Love is not a quality that can be bestowed or inherited, like royalty. We become loving only through our chosen responses to challenges.
Cultural historian Warren Susman researched the rise and fall of the concept of character, tracing its prevalence in literature and the self-improvement manuals and guides popular in different eras…During the 1800s, “character was a key word in the vocabulary of Englishmen and Americans,”…Young people were…told that character was the most priceless thing they could ever attain. Starting at the beginning of the 20th century, however, Susman found that the ideal of character began to be replaced by that of personality…
“The vision of self-sacrifice began to yield to that of self-realization,”…the new advice manuals concentrated on what others thought he was and did…A great example of this is Dale Carnegie’s How to Win Friends and Influence People from 1936. It focused on how to get people to like you and how to get others to perceive you well versus trying to improve your actual inner moral compass…
The etymology of character is quite telling.

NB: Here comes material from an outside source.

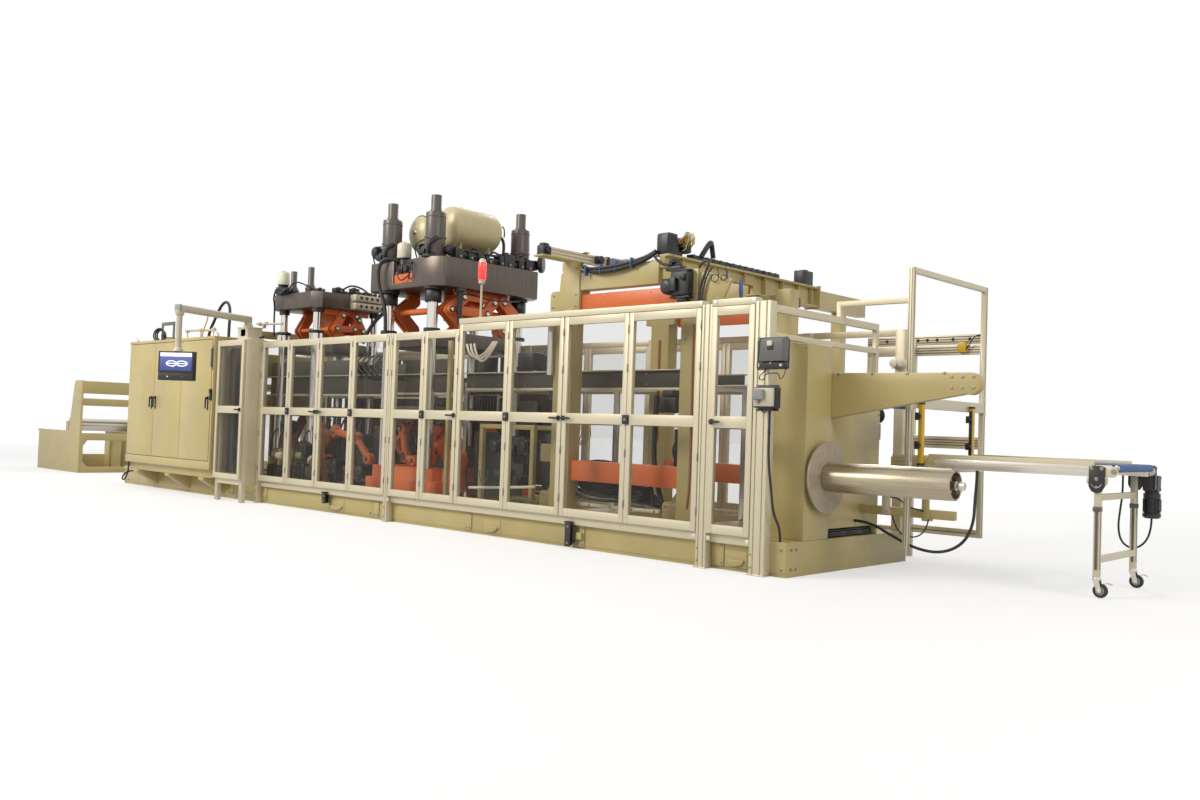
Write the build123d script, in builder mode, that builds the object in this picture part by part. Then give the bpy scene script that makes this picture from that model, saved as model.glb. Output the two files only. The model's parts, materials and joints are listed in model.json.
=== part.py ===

The word comes from the Greek kharakter for “engraved mark,”…Anciently, a character was the stamp or marking impressed into wax and clay, and as Henry Clay Trumbull explains in 1894’s Character-Shaping and Character-Showing, it served as:
“… trade-mark, of the potter, the painter, the sculptor, the writer, or any other artist or artisan, or inventor, as indicative of the personality of the maker…”
“Character is…nature cultured and disciplined, so that natural tendencies are brought under the sway of the moral motive…
Above all, [character] includes a choice, a settled habit or bent of will, so that it can be seen in its outcome in conduct…
The one quality most associated with character in the nineteenth century was self-mastery – the dominion of an individual over his impulses and desires, so that he was in control of them, and not the other way around. A man of self-mastery embodies the kingship of self-control and can direct his will and make his own choices, rather than being a slave to his base impulses.